If you can get more pictures, I'd grab it at that price.


----------



## darkzero (Mar 18, 2020)

DavidR8 said:


> Too bad I just bought a vise.
> 
> 
> Sent from my iPhone using Tapatalk



Well you could always buy another mill!


----------



## DavidR8 (Mar 18, 2020)

Wait a second, I bought a tap and die set the last time we did the dance of the seven vises with that Bison vise!

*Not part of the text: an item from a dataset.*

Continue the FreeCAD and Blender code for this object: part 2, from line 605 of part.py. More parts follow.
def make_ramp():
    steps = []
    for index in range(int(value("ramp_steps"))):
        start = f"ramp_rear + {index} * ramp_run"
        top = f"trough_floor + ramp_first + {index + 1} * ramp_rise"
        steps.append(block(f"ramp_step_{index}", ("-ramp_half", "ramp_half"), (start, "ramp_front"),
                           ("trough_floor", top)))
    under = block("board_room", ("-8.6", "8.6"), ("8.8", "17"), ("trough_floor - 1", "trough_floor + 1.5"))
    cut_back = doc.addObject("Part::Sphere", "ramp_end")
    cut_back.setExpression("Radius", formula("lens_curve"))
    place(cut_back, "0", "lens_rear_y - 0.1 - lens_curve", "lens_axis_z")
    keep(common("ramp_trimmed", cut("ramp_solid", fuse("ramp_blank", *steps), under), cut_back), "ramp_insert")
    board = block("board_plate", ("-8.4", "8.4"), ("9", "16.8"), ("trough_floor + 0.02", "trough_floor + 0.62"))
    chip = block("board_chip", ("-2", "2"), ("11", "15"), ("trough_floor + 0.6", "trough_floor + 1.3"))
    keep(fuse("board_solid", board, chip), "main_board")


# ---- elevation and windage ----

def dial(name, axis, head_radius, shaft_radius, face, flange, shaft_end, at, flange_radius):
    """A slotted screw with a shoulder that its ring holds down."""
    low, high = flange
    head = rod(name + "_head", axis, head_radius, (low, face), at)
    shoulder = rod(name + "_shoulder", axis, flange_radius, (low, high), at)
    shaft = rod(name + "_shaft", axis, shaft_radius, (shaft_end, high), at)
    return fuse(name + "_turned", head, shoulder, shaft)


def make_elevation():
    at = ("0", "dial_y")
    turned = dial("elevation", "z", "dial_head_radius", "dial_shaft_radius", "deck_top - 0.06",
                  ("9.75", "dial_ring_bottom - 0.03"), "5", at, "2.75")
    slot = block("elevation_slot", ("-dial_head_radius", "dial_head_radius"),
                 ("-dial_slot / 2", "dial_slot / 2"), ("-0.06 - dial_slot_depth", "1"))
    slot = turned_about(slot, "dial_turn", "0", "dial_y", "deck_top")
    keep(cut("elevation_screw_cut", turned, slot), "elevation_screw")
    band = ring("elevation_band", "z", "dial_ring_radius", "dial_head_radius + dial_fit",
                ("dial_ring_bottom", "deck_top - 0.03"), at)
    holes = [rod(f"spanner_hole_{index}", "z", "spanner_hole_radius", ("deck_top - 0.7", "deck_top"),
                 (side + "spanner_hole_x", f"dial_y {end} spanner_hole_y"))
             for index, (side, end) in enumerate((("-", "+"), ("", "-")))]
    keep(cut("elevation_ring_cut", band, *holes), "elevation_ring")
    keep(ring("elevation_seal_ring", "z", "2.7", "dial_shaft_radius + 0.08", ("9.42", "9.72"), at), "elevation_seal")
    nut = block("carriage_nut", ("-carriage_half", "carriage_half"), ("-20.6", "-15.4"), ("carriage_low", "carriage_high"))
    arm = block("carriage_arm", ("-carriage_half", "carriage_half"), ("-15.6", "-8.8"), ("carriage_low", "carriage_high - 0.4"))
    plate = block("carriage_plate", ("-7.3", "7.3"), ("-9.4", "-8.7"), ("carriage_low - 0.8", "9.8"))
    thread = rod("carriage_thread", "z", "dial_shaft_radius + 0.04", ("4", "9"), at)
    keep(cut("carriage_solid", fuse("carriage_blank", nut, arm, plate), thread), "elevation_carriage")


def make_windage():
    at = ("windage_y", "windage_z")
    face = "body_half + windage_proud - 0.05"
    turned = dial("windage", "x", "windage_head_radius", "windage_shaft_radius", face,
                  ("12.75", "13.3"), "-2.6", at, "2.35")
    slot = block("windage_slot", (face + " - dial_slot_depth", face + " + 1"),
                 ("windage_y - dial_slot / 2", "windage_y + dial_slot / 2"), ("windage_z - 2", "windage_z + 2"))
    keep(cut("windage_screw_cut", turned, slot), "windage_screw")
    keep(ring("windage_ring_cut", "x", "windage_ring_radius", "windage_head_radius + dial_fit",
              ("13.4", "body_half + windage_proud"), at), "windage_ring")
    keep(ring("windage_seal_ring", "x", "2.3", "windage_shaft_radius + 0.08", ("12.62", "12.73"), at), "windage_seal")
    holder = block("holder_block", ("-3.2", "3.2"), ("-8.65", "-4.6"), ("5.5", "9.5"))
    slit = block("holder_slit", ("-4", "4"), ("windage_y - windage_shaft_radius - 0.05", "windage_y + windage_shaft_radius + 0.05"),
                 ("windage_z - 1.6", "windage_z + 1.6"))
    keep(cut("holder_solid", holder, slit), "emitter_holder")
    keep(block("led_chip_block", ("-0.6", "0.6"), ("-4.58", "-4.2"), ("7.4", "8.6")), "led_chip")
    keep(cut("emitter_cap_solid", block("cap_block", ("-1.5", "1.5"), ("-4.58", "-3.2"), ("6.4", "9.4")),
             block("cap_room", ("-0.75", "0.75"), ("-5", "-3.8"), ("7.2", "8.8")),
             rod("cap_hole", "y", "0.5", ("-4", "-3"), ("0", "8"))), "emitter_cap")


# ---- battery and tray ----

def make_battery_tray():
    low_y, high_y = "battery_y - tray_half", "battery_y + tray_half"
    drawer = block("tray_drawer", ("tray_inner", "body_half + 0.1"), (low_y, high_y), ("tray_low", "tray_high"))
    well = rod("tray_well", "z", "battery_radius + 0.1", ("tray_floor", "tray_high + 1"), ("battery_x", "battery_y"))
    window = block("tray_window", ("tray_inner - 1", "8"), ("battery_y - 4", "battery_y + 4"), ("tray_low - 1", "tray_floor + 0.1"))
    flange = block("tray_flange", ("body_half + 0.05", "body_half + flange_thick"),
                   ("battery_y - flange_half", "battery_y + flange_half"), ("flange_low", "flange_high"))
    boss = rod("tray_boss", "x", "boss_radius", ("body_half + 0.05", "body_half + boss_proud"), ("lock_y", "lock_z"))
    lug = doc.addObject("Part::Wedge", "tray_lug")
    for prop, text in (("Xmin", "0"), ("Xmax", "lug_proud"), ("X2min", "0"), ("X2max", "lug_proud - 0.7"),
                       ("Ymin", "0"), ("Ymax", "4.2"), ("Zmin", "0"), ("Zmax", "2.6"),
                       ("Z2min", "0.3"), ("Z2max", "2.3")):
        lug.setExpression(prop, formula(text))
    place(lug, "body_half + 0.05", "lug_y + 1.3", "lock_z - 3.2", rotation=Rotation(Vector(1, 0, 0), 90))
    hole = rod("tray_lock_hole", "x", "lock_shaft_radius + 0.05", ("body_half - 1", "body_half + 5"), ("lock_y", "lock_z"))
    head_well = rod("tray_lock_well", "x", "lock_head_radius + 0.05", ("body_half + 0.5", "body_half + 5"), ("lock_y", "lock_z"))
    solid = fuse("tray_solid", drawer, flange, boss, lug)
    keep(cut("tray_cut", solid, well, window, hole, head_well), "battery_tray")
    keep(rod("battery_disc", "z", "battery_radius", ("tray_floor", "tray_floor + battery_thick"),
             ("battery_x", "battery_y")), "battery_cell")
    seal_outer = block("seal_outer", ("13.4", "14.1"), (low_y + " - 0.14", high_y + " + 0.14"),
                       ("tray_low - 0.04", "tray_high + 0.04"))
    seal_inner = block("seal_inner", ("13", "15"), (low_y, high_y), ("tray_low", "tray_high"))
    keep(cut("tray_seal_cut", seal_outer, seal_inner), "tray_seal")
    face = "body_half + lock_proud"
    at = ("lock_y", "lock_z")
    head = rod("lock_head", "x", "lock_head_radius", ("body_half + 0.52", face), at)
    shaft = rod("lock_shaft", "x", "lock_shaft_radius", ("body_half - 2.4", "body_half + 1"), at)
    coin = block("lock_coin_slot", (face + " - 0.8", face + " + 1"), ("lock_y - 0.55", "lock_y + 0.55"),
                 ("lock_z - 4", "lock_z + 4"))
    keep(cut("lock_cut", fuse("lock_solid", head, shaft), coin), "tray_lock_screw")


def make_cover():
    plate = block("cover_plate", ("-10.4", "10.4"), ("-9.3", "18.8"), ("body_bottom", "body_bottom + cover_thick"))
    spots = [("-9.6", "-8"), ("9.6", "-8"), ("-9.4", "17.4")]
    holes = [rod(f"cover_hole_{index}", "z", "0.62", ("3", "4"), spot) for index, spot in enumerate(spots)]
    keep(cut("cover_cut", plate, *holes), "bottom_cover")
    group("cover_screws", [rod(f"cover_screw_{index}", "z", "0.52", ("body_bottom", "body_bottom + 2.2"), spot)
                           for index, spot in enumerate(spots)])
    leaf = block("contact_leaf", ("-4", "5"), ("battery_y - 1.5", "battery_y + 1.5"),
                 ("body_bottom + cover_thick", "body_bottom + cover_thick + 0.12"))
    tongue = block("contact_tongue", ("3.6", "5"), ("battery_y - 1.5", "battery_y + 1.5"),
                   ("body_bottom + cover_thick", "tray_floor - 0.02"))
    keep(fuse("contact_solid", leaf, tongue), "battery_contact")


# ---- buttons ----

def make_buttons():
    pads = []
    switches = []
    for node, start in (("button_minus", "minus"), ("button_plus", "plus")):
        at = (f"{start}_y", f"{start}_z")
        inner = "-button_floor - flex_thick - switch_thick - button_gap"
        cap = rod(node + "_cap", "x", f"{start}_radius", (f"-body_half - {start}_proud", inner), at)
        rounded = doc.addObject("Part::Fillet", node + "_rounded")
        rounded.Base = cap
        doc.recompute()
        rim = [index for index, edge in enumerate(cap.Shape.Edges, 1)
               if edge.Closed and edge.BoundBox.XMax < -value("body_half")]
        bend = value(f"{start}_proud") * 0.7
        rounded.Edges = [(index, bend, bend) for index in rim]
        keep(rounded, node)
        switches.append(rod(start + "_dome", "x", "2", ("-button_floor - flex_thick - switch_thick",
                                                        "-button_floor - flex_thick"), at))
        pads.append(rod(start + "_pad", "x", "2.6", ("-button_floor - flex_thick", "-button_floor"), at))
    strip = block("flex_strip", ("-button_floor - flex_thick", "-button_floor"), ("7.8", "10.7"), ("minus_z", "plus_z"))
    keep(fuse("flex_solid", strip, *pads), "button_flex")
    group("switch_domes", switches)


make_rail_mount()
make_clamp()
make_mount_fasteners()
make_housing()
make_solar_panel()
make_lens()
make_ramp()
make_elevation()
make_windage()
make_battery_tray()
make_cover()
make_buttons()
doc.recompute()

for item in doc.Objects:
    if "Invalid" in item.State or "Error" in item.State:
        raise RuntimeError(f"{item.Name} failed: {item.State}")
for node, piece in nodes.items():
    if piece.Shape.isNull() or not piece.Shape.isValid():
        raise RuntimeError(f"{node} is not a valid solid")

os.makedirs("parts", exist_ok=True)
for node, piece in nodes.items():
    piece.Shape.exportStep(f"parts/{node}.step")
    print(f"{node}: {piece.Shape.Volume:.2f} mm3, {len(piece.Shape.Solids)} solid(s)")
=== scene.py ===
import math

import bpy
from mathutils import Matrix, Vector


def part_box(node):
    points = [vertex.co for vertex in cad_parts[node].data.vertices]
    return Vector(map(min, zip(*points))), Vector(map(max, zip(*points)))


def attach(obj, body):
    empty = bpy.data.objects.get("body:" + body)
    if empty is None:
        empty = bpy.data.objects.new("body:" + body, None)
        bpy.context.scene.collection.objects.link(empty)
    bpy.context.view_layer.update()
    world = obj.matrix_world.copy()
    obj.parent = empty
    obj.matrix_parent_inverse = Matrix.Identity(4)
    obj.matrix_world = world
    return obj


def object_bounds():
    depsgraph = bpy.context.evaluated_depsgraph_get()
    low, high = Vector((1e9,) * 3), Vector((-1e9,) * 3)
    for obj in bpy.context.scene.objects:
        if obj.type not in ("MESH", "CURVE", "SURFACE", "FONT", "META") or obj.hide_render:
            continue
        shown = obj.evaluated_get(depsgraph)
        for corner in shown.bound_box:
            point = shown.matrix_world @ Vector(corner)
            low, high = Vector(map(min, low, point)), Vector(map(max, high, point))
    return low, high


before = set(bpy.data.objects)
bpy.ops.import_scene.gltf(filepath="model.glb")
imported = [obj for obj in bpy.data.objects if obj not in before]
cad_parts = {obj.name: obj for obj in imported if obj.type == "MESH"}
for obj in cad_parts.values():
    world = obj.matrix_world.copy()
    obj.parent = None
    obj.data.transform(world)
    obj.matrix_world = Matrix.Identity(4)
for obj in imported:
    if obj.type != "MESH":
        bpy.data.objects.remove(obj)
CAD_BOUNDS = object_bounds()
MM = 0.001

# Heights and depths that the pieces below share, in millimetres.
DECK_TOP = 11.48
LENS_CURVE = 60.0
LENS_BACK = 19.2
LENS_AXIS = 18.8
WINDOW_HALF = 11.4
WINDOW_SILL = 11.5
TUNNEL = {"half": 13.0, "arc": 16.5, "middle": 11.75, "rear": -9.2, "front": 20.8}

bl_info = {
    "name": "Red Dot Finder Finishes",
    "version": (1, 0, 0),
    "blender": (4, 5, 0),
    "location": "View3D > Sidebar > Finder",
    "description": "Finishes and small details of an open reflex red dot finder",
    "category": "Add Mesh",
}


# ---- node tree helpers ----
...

Sent from my iPhone using Tapatalk


----------



## Aukai (Mar 18, 2020)

I have a Kurt 6", 2 Glacern 4", and a Bison NOS 80 something...Having 2 vises that line up can be useful.


----------



## Suzuki4evr (Mar 18, 2020)

Ken from ontario said:


> I usually don't post what's available for sale since most of the members are from south of the border but this looks like a great deal for those who live in or around the city of Toronto, a Kurt vise for $150 is always a great deal unless it's badly abused, so if any one up here is looking for a decent vise, here it is:
> 
> https://www.kijiji.ca/v-hand-tool/oshawa-durham-region/kurt-machinist-vise/1492950190
> 
> ...


I would have jumped on it.


----------



## projectnut (Mar 18, 2020)

DavidR8 said:


> Too bad I just bought a vise.
> 
> 
> Sent from my iPhone using Tapatalk



You obviously need more.  Between the vertical and horizontal mills I have 5.  Ranging in size from 3" to 8".


----------



## Ken from ontario (Mar 18, 2020)

I


Suzuki4evr said:


> I would have jumped on it.



I thought about it but my only motive would be  to use it,  I already have5-6 vises,  the money for it can be spent on other stuff I'd like to have .
,noticed I said I'd like to have not need to have.lol.


----------



## John O (Mar 18, 2020)

Just checked the cad$, the vise is about $110 us.
Contact the sell for more pics, if you want it I can pick it up and if the border opens before May 17 I will be going US side and can mail it from there.


----------